▶ Objective:
Word for word, restate every line of the material.

▶ Information supplied:
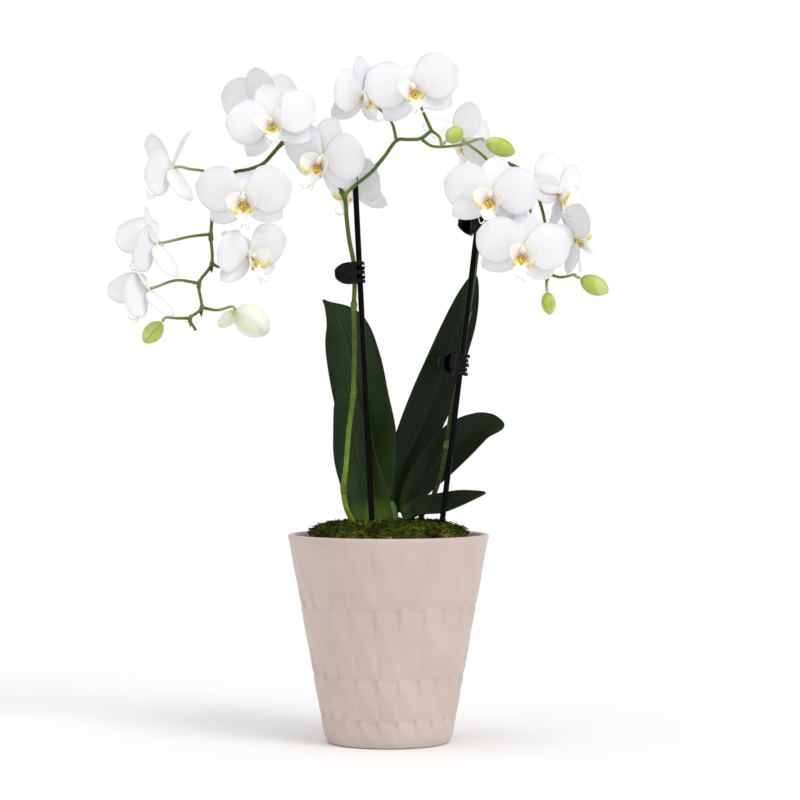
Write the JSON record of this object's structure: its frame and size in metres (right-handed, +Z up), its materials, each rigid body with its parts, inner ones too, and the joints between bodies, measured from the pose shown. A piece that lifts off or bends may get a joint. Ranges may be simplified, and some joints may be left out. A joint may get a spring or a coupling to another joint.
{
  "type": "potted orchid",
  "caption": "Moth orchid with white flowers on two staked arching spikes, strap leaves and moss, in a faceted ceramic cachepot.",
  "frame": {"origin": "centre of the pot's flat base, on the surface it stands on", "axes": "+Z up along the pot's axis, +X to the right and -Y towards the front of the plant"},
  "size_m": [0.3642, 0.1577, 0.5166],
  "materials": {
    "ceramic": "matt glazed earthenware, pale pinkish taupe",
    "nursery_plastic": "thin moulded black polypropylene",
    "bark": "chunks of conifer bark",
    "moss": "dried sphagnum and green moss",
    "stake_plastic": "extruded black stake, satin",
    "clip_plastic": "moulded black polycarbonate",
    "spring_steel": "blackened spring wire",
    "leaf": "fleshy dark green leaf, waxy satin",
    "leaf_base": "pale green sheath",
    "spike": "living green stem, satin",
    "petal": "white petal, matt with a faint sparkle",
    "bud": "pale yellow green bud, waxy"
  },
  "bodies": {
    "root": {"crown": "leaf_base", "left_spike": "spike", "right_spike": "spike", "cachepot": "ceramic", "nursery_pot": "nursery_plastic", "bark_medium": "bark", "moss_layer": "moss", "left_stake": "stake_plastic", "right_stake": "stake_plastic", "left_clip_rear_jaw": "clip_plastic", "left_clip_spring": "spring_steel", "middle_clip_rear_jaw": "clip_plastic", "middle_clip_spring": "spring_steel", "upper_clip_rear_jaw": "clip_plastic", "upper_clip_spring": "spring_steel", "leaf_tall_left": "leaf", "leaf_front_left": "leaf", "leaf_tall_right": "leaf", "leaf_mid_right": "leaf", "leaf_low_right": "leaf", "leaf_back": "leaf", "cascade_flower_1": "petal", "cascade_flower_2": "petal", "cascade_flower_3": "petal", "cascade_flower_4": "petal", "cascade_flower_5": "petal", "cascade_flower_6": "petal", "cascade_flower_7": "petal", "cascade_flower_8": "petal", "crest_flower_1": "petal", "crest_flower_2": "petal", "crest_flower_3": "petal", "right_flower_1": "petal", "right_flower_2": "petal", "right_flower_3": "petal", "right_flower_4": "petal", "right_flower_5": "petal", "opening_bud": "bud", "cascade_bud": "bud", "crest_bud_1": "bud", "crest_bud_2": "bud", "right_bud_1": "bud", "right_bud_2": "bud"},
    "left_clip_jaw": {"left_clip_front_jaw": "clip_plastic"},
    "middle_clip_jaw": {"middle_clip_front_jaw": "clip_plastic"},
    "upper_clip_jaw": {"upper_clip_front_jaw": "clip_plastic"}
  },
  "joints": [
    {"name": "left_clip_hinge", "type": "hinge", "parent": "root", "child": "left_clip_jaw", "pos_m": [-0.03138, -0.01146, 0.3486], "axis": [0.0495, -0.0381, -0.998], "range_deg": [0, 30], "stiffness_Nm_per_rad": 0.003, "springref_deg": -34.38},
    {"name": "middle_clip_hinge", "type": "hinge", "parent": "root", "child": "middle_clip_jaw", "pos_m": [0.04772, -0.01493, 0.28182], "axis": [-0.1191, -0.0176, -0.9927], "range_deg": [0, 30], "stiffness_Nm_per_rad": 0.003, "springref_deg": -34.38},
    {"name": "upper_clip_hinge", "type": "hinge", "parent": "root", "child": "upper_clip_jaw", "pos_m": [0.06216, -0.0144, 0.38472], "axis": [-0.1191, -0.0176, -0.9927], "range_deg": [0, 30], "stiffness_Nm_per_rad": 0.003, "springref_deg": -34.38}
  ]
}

▶ Complete response:
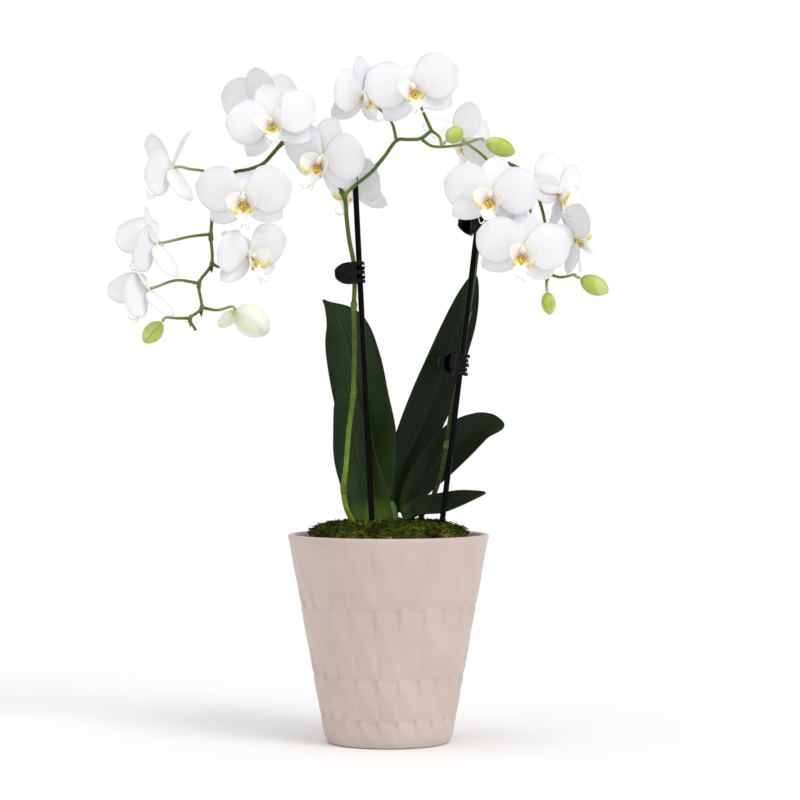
Write the JSON record of this object's structure: its frame and size in metres (right-handed, +Z up), its materials, each rigid body with its parts, inner ones too, and the joints between bodies, measured from the pose shown. A piece that lifts off or bends may get a joint. Ranges may be simplified, and some joints may be left out. A joint may get a spring or a coupling to another joint.
{
  "type": "potted orchid",
  "caption": "Moth orchid with white flowers on two staked arching spikes, strap leaves and moss, in a faceted ceramic cachepot.",
  "frame": {"origin": "centre of the pot's flat base, on the surface it stands on", "axes": "+Z up along the pot's axis, +X to the right and -Y towards the front of the plant"},
  "size_m": [0.3642, 0.1577, 0.5166],
  "materials": {
    "ceramic": "matt glazed earthenware, pale pinkish taupe",
    "nursery_plastic": "thin moulded black polypropylene",
    "bark": "chunks of conifer bark",
    "moss": "dried sphagnum and green moss",
    "stake_plastic": "extruded black stake, satin",
    "clip_plastic": "moulded black polycarbonate",
    "spring_steel": "blackened spring wire",
    "leaf": "fleshy dark green leaf, waxy satin",
    "leaf_base": "pale green sheath",
    "spike": "living green stem, satin",
    "petal": "white petal, matt with a faint sparkle",
    "bud": "pale yellow green bud, waxy"
  },
  "bodies": {
    "root": {"crown": "leaf_base", "left_spike": "spike", "right_spike": "spike", "cachepot": "ceramic", "nursery_pot": "nursery_plastic", "bark_medium": "bark", "moss_layer": "moss", "left_stake": "stake_plastic", "right_stake": "stake_plastic", "left_clip_rear_jaw": "clip_plastic", "left_clip_spring": "spring_steel", "middle_clip_rear_jaw": "clip_plastic", "middle_clip_spring": "spring_steel", "upper_clip_rear_jaw": "clip_plastic", "upper_clip_spring": "spring_steel", "leaf_tall_left": "leaf", "leaf_front_left": "leaf", "leaf_tall_right": "leaf", "leaf_mid_right": "leaf", "leaf_low_right": "leaf", "leaf_back": "leaf", "cascade_flower_1": "petal", "cascade_flower_2": "petal", "cascade_flower_3": "petal", "cascade_flower_4": "petal", "cascade_flower_5": "petal", "cascade_flower_6": "petal", "cascade_flower_7": "petal", "cascade_flower_8": "petal", "crest_flower_1": "petal", "crest_flower_2": "petal", "crest_flower_3": "petal", "right_flower_1": "petal", "right_flower_2": "petal", "right_flower_3": "petal", "right_flower_4": "petal", "right_flower_5": "petal", "opening_bud": "bud", "cascade_bud": "bud", "crest_bud_1": "bud", "crest_bud_2": "bud", "right_bud_1": "bud", "right_bud_2": "bud"},
    "left_clip_jaw": {"left_clip_front_jaw": "clip_plastic"},
    "middle_clip_jaw": {"middle_clip_front_jaw": "clip_plastic"},
    "upper_clip_jaw": {"upper_clip_front_jaw": "clip_plastic"}
  },
  "joints": [
    {"name": "left_clip_hinge", "type": "hinge", "parent": "root", "child": "left_clip_jaw", "pos_m": [-0.03138, -0.01146, 0.3486], "axis": [0.0495, -0.0381, -0.998], "range_deg": [0, 30], "stiffness_Nm_per_rad": 0.003, "springref_deg": -34.38},
    {"name": "middle_clip_hinge", "type": "hinge", "parent": "root", "child": "middle_clip_jaw", "pos_m": [0.04772, -0.01493, 0.28182], "axis": [-0.1191, -0.0176, -0.9927], "range_deg": [0, 30], "stiffness_Nm_per_rad": 0.003, "springref_deg": -34.38},
    {"name": "upper_clip_hinge", "type": "hinge", "parent": "root", "child": "upper_clip_jaw", "pos_m": [0.06216, -0.0144, 0.38472], "axis": [-0.1191, -0.0176, -0.9927], "range_deg": [0, 30], "stiffness_Nm_per_rad": 0.003, "springref_deg": -34.38}
  ]
}